In Part II, a set of empirical chapters use a public health political science approach to focus specifically on the evidence-policy stalemate and examine processes of knowledge production, evidence circulation, and policy learning. In Chapter 5, Oliver analyses the reciprocal relationship between processes of evidence production, mobilization, and use on the one hand, and the types of knowledge that are valued and sought out by policymakers on the other. Chapter 6 by Clavier, Gagnon, and Poland examines the ways in which local public health actors in the Canadian cities of Toronto and Montréal engage with the policymaking process and use evidence strategically within it and investigates what this engagement reveals about these actors’ conception of the role of evidence in policy. In Chapter 7, Smith uses the case of health inequalities in England and Scotland to provide an in-depth look at the potential for one such mechanism—deliberative citizens’ juries—to overcome the ‘stalemate’ between science and politics. In Chapter 8, de Leeuw describes the ever-evolving research journey of local health policymaking and analysis associated with the global network of ‘Healthy Cities’. She argues that for both the study of health policy processes and policy impact, ‘local is better’. Finally, using the e-cigarette debate as a launching point, in Chapter 9 Hawkins and Oliver examine the role of Parliamentary Select Committees in the United Kingdom as producers and synthesizers of evidence for policy and highlight the implications of the governance of these committees for the influence of corporate actors on regulatory debates.
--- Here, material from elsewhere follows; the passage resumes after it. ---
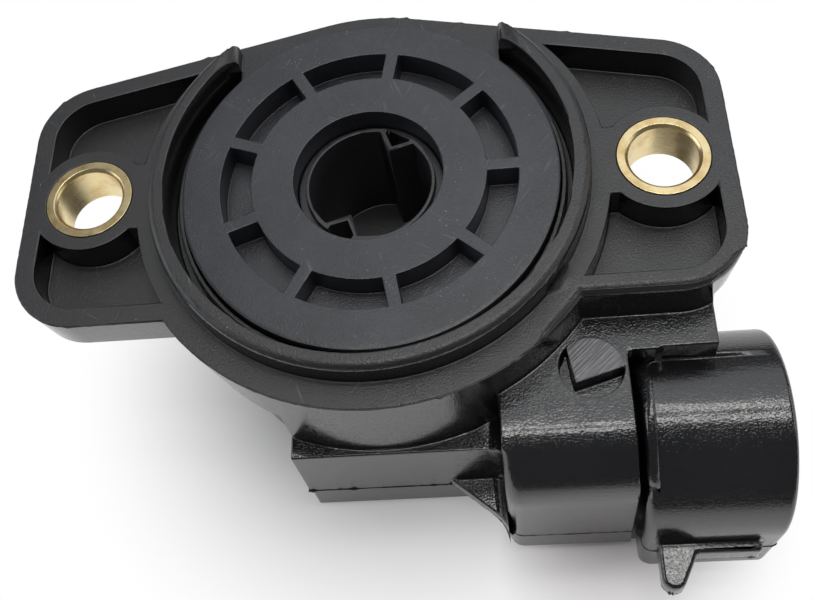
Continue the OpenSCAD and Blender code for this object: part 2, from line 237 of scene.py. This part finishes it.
def blend(tree, factor, a, b, kind="RGBA"):
    """Mix of two colours, or of two numbers when the kind is FLOAT."""
    node = tree.nodes.new("ShaderNodeMix")
    node.data_type = kind
    first, result = (6, 2) if kind == "RGBA" else (2, 0)
    for slot, value in ((0, factor), (first, a), (first + 1, b)):
        put(tree, node.inputs[slot], value)
    return node.outputs[result]


def bump_by(tree, bsdf, height, strength):
    node = tree.nodes.new("ShaderNodeBump")
    node.inputs["Strength"].default_value = strength
    node.inputs["Distance"].default_value = BUMP_DEPTH
    tree.links.new(height, node.inputs["Height"])
    tree.links.new(node.outputs["Normal"], bsdf.inputs["Normal"])


# ---------------------------------------------------------------- shared effects

def new_group(name, inputs, outputs):
    """A node group with a Vector input, more inputs as (label, default) and number outputs."""
    g = bpy.data.node_groups.new(name, "ShaderNodeTree")
    g.interface.new_socket("Vector", in_out="INPUT", socket_type="NodeSocketVector")
    for label, value in inputs:
        g.interface.new_socket(label, in_out="INPUT", socket_type="NodeSocketFloat").default_value = value
    for label in outputs:
        g.interface.new_socket(label, in_out="OUTPUT", socket_type="NodeSocketFloat")
    return g, g.nodes.new("NodeGroupInput").outputs, g.nodes.new("NodeGroupOutput").inputs


def patches(g, pattern, share, stops):
    """Where a pattern is strong enough. A larger share widens the patches."""
    return ramp(g, plus(g, pattern, times(g, share, 0.12)), stops)


def scratch_group():
    """Fine short scuffs in several directions, gathered in patches."""
    g, i, o = new_group("fine_scratches", (("Density", 0.5),), ("Mask",))
    sets = ((0.5, 420, 5200), (-0.9, 380, 4300), (2.0, 520, 6000), (1.25, 300, 3800))
    total = None
    for k, (angle, along, across) in enumerate(sets):
        lines = noise(g, turned(g, i["Vector"], angle, (along, across, 900)), 1.0, 0.0)
        cloud = noise(g, turned(g, i["Vector"], angle, (1, 1, 1)), 170 + 60 * k)
        here = patches(g, cloud, i["Density"], (0.6, 0.74, 0.0, 1.0))
        part = times(g, ramp(g, lines, (0.7, 0.8, 0.0, 1.0)), here)
        total = part if total is None else larger(g, total, part)
    g.links.new(total, o["Mask"])
    return g


def speck_group():
    """Small pale dust specks of uneven size, gathered in patches."""
    g, i, o = new_group("dust_specks", (("Amount", 0.5),), ("Mask",))
    total = None
    for scale, size in ((1100, 0.12), (2300, 0.2), (4200, 0.28)):
        cells = g.nodes.new("ShaderNodeTexVoronoi")
        cells.inputs["Scale"].default_value = scale
        g.links.new(i["Vector"], cells.inputs["Vector"])
        chance = g.nodes.new("ShaderNodeSeparateColor")
        g.links.new(cells.outputs["Color"], chance.inputs[0])
        dot = minus(g, times(g, chance.outputs[0], size), cells.outputs["Distance"])
        dot = ramp(g, dot, (0.0, size * 0.25, 0.0, 1.0))
        here = patches(g, noise(g, i["Vector"], 230, 4.0, 0.75), i["Amount"], (0.6, 0.72, 0.0, 1.0))
        part = times(g, dot, times(g, here, ramp(g, chance.outputs[1], (0.3, 0.6, 0.0, 1.0))))
        total = part if total is None else larger(g, total, part)
    g.links.new(total, o["Mask"])
    return g


def grain_group():
    """Glass-filled moulded skin: fine grain over faint orange peel, with a sparse glitter."""
    g, i, o = new_group("moulded_skin", (("Coarse", 0.5),), ("Height",))
    fine = noise(g, i["Vector"], 6500, 0.0)
    peel = noise(g, i["Vector"], 1500)
    glitter = ramp(g, noise(g, i["Vector"], 8000, 0.0), (0.5, 0.68, 0.0, 1.0))
    skin = plus(g, fine, times(g, peel, i["Coarse"]))
    g.links.new(plus(g, skin, times(g, glitter, 0.6)), o["Height"])
    return g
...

In Part III, a series of chapters analyse different aspects of public health evidentiary systems or policymaking processes more broadly and the politics and intersectoral complexities of public health policymaking. Fierlbeck, McNamara, and MacDonald take an in-depth look in Chapter 10 at the political dynamics of pandemic decision-making about vaccines and antivirals in the context of the H1N1 crisis in the Canadian province of Nova Scotia. In Chapter 11, Cairney, St. Denny, and Mitchell draw on public policy theories to explain the gap between public health commitment, policy, and policy outcomes. They examine these themes in the context of a qualitative systematic review of ‘Health in All Policies’ (HiAP) research. HiAP is also the focus of Chapter 12, where Holt and Frohlich argue that these approaches have been ineffective at reducing social inequities in tobacco use and make the case for a distinct policy framework based on the capabilities approach to address social inequities in health. Finally, in Chapter 13, Cassola and her co-authors describe and categorize mechanisms that aim to reconcile scientific considerations and democratic politics in evidence-informed policymaking and develop an analytical typology that identifies salient dimensions of variation in their selection and design. In their concluding chapter, the editors review the stated ambitions of this volume and provide an overview of the chapters to make the case that political science perspectives do, in fact, add value to the public health enterprise but that many challenges remain.

Closing the gap and breaking the stalemate, between public health and political science, is not only a lofty intellectual pursuit. It is a necessary endeavour. With this book, we intend to offer strong, evidence-informed views on policy processes to enhance population health. Although the public health realm, at least rhetorically, has embraced the need for good policy processes since the writings of Villermé and Virchow, the COVID-19 pandemic more than anything else has demonstrated the urgency of embracing the complex nature of policymaking and its drivers. It is time to leave naïve allusions of the impenetrable nature and yet necessity of good policymaking behind us and argue health to policy and policy for health.